Some data sources, such as ACAS vulnerability assessment reports or HBSS system properties, allow for the creation of two entities and the bidirectional relationship between them. This is a simple case since the entities are available when the relationship is created and the entity is known to explicitly exist.
Other data sources, such as HBSS asset configuration compliance module (ACCM), only creates one entity and the relationships with the host presumed to be reported by another feed type; system properties in this example. Although we do not have a host entity because we derive the host ID from the given data, the software entity is created with all the normal attributes while a relationship is added. Furthermore, we can create the opposite direction of the relationship by creating an entity representing that host that will have the relationship added to it. This works even in the case of the ACCM data being processed before the system properties data because the entity model allows for hanging relationships (i.e. when the host is not actually stored yet). If one were to run a query and discover this, one would know the ID of the host, and some of the software relationships it has, even if all of the host information is not yet available.
In March of 2015, when the asset management widget (see Fig. 1) was completed, we noticed that querying the entity model from the web frontend, certain types of queries took several minutes to return results. We realized that this was due to the fact that Accumulo was not designed to support query-focused datasets. Operations such as order by, group by, and count could not be accomplished without pre-computing the queries via a Hadoop MapReduce [17] job. This was unacceptable because our vision was to allow the adopters of ISCM the ability to ask any questions of the data that were of interest to them. Question such as:
- How many assets are in a given enclave?

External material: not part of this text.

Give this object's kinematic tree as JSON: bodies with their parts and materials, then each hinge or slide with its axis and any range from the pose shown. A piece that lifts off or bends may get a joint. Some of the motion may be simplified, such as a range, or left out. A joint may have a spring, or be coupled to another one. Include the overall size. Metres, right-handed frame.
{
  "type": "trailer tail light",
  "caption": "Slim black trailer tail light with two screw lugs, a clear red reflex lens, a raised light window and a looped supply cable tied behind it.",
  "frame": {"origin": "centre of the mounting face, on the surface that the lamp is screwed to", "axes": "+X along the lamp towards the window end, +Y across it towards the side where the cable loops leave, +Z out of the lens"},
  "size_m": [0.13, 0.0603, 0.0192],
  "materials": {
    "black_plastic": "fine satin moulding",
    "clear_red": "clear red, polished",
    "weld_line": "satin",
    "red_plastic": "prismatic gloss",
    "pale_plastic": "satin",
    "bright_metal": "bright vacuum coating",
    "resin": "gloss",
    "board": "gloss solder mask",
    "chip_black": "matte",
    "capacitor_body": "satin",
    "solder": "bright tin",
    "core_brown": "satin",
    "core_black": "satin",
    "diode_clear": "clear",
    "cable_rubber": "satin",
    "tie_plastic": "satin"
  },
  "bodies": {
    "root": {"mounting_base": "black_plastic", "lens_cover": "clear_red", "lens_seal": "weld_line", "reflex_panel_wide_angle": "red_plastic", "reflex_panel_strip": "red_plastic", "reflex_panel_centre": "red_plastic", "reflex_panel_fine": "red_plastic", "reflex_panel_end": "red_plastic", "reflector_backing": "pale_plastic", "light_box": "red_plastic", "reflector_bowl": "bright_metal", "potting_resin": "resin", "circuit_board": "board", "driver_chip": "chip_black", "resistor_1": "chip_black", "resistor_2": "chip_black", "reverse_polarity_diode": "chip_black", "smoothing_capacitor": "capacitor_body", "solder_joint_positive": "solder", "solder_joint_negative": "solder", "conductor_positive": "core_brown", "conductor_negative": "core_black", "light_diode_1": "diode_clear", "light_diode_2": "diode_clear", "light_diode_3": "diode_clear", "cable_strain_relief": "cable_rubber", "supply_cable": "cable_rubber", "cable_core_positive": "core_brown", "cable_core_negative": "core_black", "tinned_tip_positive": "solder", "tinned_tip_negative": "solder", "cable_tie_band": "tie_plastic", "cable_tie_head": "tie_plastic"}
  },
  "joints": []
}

- Which assets are in a specific VLAN?
- Which assets have outdated anti-virus signatures?
- Which assets have vulnerabilities greater than 200?
- Which assets have outdated scan results?

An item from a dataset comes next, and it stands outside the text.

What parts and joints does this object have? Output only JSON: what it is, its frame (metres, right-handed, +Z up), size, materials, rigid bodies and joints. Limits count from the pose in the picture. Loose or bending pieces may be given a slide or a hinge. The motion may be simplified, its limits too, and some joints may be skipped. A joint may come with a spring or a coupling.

- Which assets have communicated with a foreign country recently?
As a result of this limitation in Accumulo, we further refined our initial minimum bar for success to include the following requirement:
- Low latency queries – As a query focused capability, ISCM needs to provide rapid responses to simple and compound queries from both end users and statistic/analytic processes.

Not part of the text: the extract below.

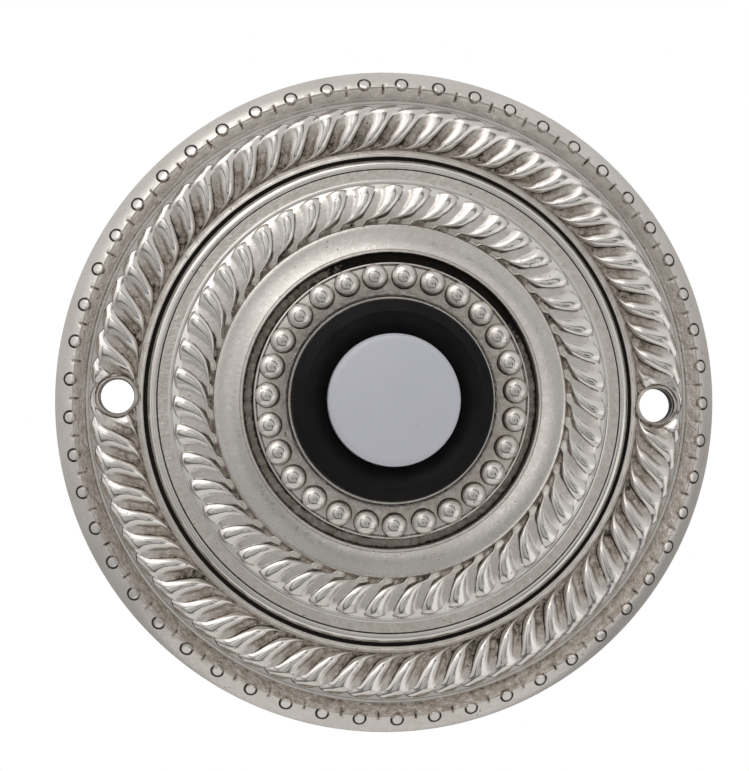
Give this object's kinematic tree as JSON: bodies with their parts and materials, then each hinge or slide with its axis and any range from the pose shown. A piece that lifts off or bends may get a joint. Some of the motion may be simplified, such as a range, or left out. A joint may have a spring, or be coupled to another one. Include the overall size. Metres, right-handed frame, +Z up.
{
  "type": "doorbell push button",
  "caption": "Round cast doorbell push with rope-moulded rings, a beaded collar and a sprung white button in a black switch housing.",
  "frame": {"origin": "on the push's axis in the wall plane, midway between the two wall screw holes", "axes": "+Y into the wall along the push's axis, +Z up, +X along the line of the two screw holes"},
  "size_m": [0.0762, 0.0259, 0.0762],
  "materials": {
    "plate_metal": "satin",
    "rosette_metal": "satin",
    "collar_metal": "satin",
    "black_metal": "satin",
    "washer_steel": "satin",
    "nut_brass": "satin",
    "button_white": "satin",
    "carrier_plastic": "satin",
    "contact_brass": "satin",
    "base_plastic": "satin",
    "spring_steel": "satin"
  },
  "bodies": {
    "push_body": {"back_plate": "plate_metal", "centre_rosette": "rosette_metal", "beaded_collar": "collar_metal", "switch_housing": "black_metal", "lock_washer": "washer_steel", "retaining_nut": "nut_brass", "terminal_base": "base_plastic", "base_retaining_ring": "washer_steel", "return_spring": "spring_steel", "fixed_contact_left": "contact_brass", "fixed_contact_right": "contact_brass", "terminal_nut_left": "nut_brass", "terminal_nut_right": "nut_brass", "terminal_washer_left": "washer_steel", "terminal_washer_right": "washer_steel", "terminal_screw_left": "nut_brass", "terminal_screw_right": "nut_brass"},
    "button": {"button_cap": "button_white", "contact_carrier": "carrier_plastic", "moving_contact": "contact_brass", "contact_eyelet": "contact_brass"}
  },
  "joints": [
    {"name": "button_press", "type": "slide", "parent": "push_body", "child": "button", "axis": [0, 1, 0], "range_m": [0, 0.0015], "stiffness_N_per_m": 400, "springref_m": -0.004, "deforming": ["return_spring"]}
  ]
}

The ARL team petitioned the DISA BDP change advisory board to incorporate the Elasticsearch [18] into the BDP baseline. Elasticsearch enhanced the user experience and allowed for users to issue dynamic queries, and in many cases, receive sub-second responses. This allowed for a much more dynamic experience.
At this point, the BDP architecture satisfied all of our requirements and the remainder of 2015 was spent developing and integrating the three remaining widgets: antivirus compliance, network management and vulnerability management. In November 2015, we began our investigation of how to illustrate the risk picture.